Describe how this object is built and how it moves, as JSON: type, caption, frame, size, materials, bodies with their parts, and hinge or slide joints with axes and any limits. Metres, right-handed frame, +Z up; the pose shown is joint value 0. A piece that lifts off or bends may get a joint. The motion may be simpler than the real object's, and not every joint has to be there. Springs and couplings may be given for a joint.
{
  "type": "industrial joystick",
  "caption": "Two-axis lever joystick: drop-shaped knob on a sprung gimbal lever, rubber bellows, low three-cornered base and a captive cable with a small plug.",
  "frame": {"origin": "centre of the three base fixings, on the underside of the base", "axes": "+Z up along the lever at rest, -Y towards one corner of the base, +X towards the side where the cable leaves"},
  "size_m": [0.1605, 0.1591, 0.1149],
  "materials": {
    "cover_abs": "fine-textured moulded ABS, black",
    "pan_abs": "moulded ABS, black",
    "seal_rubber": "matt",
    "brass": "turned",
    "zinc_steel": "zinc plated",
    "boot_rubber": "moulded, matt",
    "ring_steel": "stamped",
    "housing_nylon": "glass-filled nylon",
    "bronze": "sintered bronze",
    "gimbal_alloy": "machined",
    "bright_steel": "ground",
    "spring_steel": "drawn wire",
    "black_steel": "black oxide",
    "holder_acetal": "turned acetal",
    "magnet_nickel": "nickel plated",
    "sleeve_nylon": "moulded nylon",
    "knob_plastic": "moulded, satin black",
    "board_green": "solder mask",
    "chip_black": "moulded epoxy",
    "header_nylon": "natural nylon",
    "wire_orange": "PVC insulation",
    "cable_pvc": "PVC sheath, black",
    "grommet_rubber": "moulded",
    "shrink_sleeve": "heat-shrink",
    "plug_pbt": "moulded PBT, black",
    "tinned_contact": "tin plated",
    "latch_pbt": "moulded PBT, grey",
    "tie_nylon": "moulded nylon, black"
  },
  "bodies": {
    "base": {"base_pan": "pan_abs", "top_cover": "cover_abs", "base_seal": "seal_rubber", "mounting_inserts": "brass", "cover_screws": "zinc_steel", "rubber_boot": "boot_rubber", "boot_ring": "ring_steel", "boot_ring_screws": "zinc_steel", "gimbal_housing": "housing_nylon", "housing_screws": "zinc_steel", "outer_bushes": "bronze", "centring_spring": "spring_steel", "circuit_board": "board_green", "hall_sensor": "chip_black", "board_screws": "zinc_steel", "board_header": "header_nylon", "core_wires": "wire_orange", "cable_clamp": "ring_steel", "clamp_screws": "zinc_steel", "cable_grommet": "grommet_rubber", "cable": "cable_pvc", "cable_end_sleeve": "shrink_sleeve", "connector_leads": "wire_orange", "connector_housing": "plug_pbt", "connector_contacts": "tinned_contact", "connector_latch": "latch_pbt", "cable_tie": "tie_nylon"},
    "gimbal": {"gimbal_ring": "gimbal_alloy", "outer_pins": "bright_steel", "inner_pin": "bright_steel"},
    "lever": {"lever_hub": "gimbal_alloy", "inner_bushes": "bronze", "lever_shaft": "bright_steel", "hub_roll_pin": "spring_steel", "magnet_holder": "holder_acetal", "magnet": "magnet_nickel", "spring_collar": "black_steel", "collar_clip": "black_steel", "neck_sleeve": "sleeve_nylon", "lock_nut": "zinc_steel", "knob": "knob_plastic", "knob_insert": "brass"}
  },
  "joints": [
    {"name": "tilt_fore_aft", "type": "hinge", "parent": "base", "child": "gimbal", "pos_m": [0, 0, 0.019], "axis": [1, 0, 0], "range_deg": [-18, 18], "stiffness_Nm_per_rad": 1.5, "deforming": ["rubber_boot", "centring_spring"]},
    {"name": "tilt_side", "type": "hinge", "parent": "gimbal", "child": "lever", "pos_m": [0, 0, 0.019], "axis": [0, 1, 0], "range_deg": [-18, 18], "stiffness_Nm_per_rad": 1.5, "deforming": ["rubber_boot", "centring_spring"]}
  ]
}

**What you have to do**:
Your task is to quote the listing above word for word.

**Result**:
Describe how this object is built and how it moves, as JSON: type, caption, frame, size, materials, bodies with their parts, and hinge or slide joints with axes and any limits. Metres, right-handed frame, +Z up; the pose shown is joint value 0. A piece that lifts off or bends may get a joint. The motion may be simpler than the real object's, and not every joint has to be there. Springs and couplings may be given for a joint.
{
  "type": "industrial joystick",
  "caption": "Two-axis lever joystick: drop-shaped knob on a sprung gimbal lever, rubber bellows, low three-cornered base and a captive cable with a small plug.",
  "frame": {"origin": "centre of the three base fixings, on the underside of the base", "axes": "+Z up along the lever at rest, -Y towards one corner of the base, +X towards the side where the cable leaves"},
  "size_m": [0.1605, 0.1591, 0.1149],
  "materials": {
    "cover_abs": "fine-textured moulded ABS, black",
    "pan_abs": "moulded ABS, black",
    "seal_rubber": "matt",
    "brass": "turned",
    "zinc_steel": "zinc plated",
    "boot_rubber": "moulded, matt",
    "ring_steel": "stamped",
    "housing_nylon": "glass-filled nylon",
    "bronze": "sintered bronze",
    "gimbal_alloy": "machined",
    "bright_steel": "ground",
    "spring_steel": "drawn wire",
    "black_steel": "black oxide",
    "holder_acetal": "turned acetal",
    "magnet_nickel": "nickel plated",
    "sleeve_nylon": "moulded nylon",
    "knob_plastic": "moulded, satin black",
    "board_green": "solder mask",
    "chip_black": "moulded epoxy",
    "header_nylon": "natural nylon",
    "wire_orange": "PVC insulation",
    "cable_pvc": "PVC sheath, black",
    "grommet_rubber": "moulded",
    "shrink_sleeve": "heat-shrink",
    "plug_pbt": "moulded PBT, black",
    "tinned_contact": "tin plated",
    "latch_pbt": "moulded PBT, grey",
    "tie_nylon": "moulded nylon, black"
  },
  "bodies": {
    "base": {"base_pan": "pan_abs", "top_cover": "cover_abs", "base_seal": "seal_rubber", "mounting_inserts": "brass", "cover_screws": "zinc_steel", "rubber_boot": "boot_rubber", "boot_ring": "ring_steel", "boot_ring_screws": "zinc_steel", "gimbal_housing": "housing_nylon", "housing_screws": "zinc_steel", "outer_bushes": "bronze", "centring_spring": "spring_steel", "circuit_board": "board_green", "hall_sensor": "chip_black", "board_screws": "zinc_steel", "board_header": "header_nylon", "core_wires": "wire_orange", "cable_clamp": "ring_steel", "clamp_screws": "zinc_steel", "cable_grommet": "grommet_rubber", "cable": "cable_pvc", "cable_end_sleeve": "shrink_sleeve", "connector_leads": "wire_orange", "connector_housing": "plug_pbt", "connector_contacts": "tinned_contact", "connector_latch": "latch_pbt", "cable_tie": "tie_nylon"},
    "gimbal": {"gimbal_ring": "gimbal_alloy", "outer_pins": "bright_steel", "inner_pin": "bright_steel"},
    "lever": {"lever_hub": "gimbal_alloy", "inner_bushes": "bronze", "lever_shaft": "bright_steel", "hub_roll_pin": "spring_steel", "magnet_holder": "holder_acetal", "magnet": "magnet_nickel", "spring_collar": "black_steel", "collar_clip": "black_steel", "neck_sleeve": "sleeve_nylon", "lock_nut": "zinc_steel", "knob": "knob_plastic", "knob_insert": "brass"}
  },
  "joints": [
    {"name": "tilt_fore_aft", "type": "hinge", "parent": "base", "child": "gimbal", "pos_m": [0, 0, 0.019], "axis": [1, 0, 0], "range_deg": [-18, 18], "stiffness_Nm_per_rad": 1.5, "deforming": ["rubber_boot", "centring_spring"]},
    {"name": "tilt_side", "type": "hinge", "parent": "gimbal", "child": "lever", "pos_m": [0, 0, 0.019], "axis": [0, 1, 0], "range_deg": [-18, 18], "stiffness_Nm_per_rad": 1.5, "deforming": ["rubber_boot", "centring_spring"]}
  ]
}